**Stated exercise:** Output all lines exactly.

·····

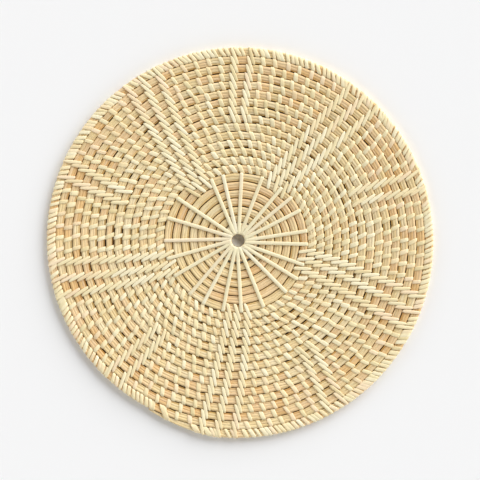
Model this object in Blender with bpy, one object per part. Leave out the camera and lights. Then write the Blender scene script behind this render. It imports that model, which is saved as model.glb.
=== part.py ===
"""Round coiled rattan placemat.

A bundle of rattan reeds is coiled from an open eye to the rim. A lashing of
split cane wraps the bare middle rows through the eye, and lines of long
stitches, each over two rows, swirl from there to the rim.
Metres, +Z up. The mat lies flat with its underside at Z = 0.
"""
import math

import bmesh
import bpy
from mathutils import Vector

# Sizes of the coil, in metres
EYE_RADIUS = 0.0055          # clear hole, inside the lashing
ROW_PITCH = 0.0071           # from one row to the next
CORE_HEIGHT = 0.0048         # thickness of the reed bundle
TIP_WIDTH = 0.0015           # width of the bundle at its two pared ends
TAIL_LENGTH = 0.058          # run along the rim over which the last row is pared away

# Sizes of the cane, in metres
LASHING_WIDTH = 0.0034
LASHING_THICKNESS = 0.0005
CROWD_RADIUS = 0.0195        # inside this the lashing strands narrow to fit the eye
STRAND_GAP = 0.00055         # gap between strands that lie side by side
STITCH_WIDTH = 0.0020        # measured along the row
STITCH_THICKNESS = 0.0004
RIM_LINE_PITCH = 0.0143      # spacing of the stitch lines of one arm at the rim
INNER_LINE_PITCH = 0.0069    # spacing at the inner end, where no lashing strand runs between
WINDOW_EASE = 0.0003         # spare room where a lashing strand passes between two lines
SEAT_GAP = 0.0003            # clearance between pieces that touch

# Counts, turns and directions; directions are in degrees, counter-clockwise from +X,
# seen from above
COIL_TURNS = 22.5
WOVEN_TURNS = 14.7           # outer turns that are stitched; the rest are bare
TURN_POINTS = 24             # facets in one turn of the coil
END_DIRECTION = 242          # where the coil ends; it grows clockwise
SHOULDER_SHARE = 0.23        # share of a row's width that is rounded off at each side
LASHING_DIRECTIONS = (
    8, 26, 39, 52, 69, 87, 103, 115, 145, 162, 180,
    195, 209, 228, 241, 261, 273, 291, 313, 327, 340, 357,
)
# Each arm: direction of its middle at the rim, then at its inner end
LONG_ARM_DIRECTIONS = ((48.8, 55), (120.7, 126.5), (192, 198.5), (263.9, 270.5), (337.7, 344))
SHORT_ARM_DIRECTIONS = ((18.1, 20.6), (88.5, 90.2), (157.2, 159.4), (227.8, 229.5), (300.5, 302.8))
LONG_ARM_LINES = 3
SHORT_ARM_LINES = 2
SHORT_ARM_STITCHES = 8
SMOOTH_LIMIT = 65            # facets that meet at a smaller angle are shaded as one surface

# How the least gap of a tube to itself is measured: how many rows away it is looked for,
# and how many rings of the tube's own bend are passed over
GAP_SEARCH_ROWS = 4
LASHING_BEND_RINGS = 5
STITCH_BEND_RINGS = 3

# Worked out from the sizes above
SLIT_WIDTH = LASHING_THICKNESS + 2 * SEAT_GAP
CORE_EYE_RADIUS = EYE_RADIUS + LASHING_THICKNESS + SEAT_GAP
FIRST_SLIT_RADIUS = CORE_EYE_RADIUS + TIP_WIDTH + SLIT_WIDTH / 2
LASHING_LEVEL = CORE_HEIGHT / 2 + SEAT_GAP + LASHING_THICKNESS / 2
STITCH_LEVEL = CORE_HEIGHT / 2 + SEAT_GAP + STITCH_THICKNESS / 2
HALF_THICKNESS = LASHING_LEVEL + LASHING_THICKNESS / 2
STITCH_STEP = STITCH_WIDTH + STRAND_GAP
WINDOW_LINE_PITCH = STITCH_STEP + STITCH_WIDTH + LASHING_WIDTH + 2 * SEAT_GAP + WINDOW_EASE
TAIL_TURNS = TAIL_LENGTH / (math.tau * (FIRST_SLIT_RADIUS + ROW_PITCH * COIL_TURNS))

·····

**Response to the exercise:**
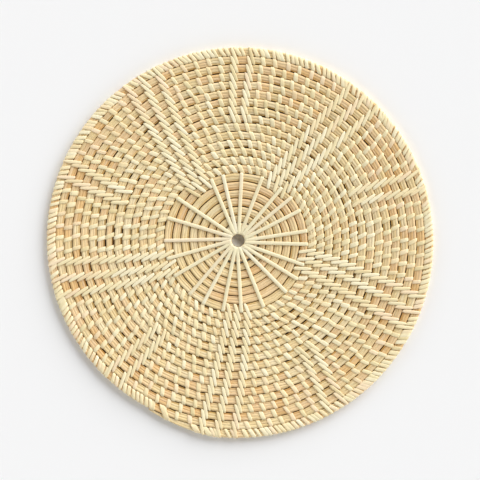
Model this object in Blender with bpy, one object per part. Leave out the camera and lights. Then write the Blender scene script behind this render. It imports that model, which is saved as model.glb.
=== part.py ===
"""Round coiled rattan placemat.

A bundle of rattan reeds is coiled from an open eye to the rim. A lashing of
split cane wraps the bare middle rows through the eye, and lines of long
stitches, each over two rows, swirl from there to the rim.
Metres, +Z up. The mat lies flat with its underside at Z = 0.
"""
import math

import bmesh
import bpy
from mathutils import Vector

# Sizes of the coil, in metres
EYE_RADIUS = 0.0055          # clear hole, inside the lashing
ROW_PITCH = 0.0071           # from one row to the next
CORE_HEIGHT = 0.0048         # thickness of the reed bundle
TIP_WIDTH = 0.0015           # width of the bundle at its two pared ends
TAIL_LENGTH = 0.058          # run along the rim over which the last row is pared away

# Sizes of the cane, in metres
LASHING_WIDTH = 0.0034
LASHING_THICKNESS = 0.0005
CROWD_RADIUS = 0.0195        # inside this the lashing strands narrow to fit the eye
STRAND_GAP = 0.00055         # gap between strands that lie side by side
STITCH_WIDTH = 0.0020        # measured along the row
STITCH_THICKNESS = 0.0004
RIM_LINE_PITCH = 0.0143      # spacing of the stitch lines of one arm at the rim
INNER_LINE_PITCH = 0.0069    # spacing at the inner end, where no lashing strand runs between
WINDOW_EASE = 0.0003         # spare room where a lashing strand passes between two lines
SEAT_GAP = 0.0003            # clearance between pieces that touch

# Counts, turns and directions; directions are in degrees, counter-clockwise from +X,
# seen from above
COIL_TURNS = 22.5
WOVEN_TURNS = 14.7           # outer turns that are stitched; the rest are bare
TURN_POINTS = 24             # facets in one turn of the coil
END_DIRECTION = 242          # where the coil ends; it grows clockwise
SHOULDER_SHARE = 0.23        # share of a row's width that is rounded off at each side
LASHING_DIRECTIONS = (
    8, 26, 39, 52, 69, 87, 103, 115, 145, 162, 180,
    195, 209, 228, 241, 261, 273, 291, 313, 327, 340, 357,
)
# Each arm: direction of its middle at the rim, then at its inner end
LONG_ARM_DIRECTIONS = ((48.8, 55), (120.7, 126.5), (192, 198.5), (263.9, 270.5), (337.7, 344))
SHORT_ARM_DIRECTIONS = ((18.1, 20.6), (88.5, 90.2), (157.2, 159.4), (227.8, 229.5), (300.5, 302.8))
LONG_ARM_LINES = 3
SHORT_ARM_LINES = 2
SHORT_ARM_STITCHES = 8
SMOOTH_LIMIT = 65            # facets that meet at a smaller angle are shaded as one surface

# How the least gap of a tube to itself is measured: how many rows away it is looked for,
# and how many rings of the tube's own bend are passed over
GAP_SEARCH_ROWS = 4
LASHING_BEND_RINGS = 5
STITCH_BEND_RINGS = 3

# Worked out from the sizes above
SLIT_WIDTH = LASHING_THICKNESS + 2 * SEAT_GAP
CORE_EYE_RADIUS = EYE_RADIUS + LASHING_THICKNESS + SEAT_GAP
FIRST_SLIT_RADIUS = CORE_EYE_RADIUS + TIP_WIDTH + SLIT_WIDTH / 2
LASHING_LEVEL = CORE_HEIGHT / 2 + SEAT_GAP + LASHING_THICKNESS / 2
STITCH_LEVEL = CORE_HEIGHT / 2 + SEAT_GAP + STITCH_THICKNESS / 2
HALF_THICKNESS = LASHING_LEVEL + LASHING_THICKNESS / 2
STITCH_STEP = STITCH_WIDTH + STRAND_GAP
WINDOW_LINE_PITCH = STITCH_STEP + STITCH_WIDTH + LASHING_WIDTH + 2 * SEAT_GAP + WINDOW_EASE
TAIL_TURNS = TAIL_LENGTH / (math.tau * (FIRST_SLIT_RADIUS + ROW_PITCH * COIL_TURNS))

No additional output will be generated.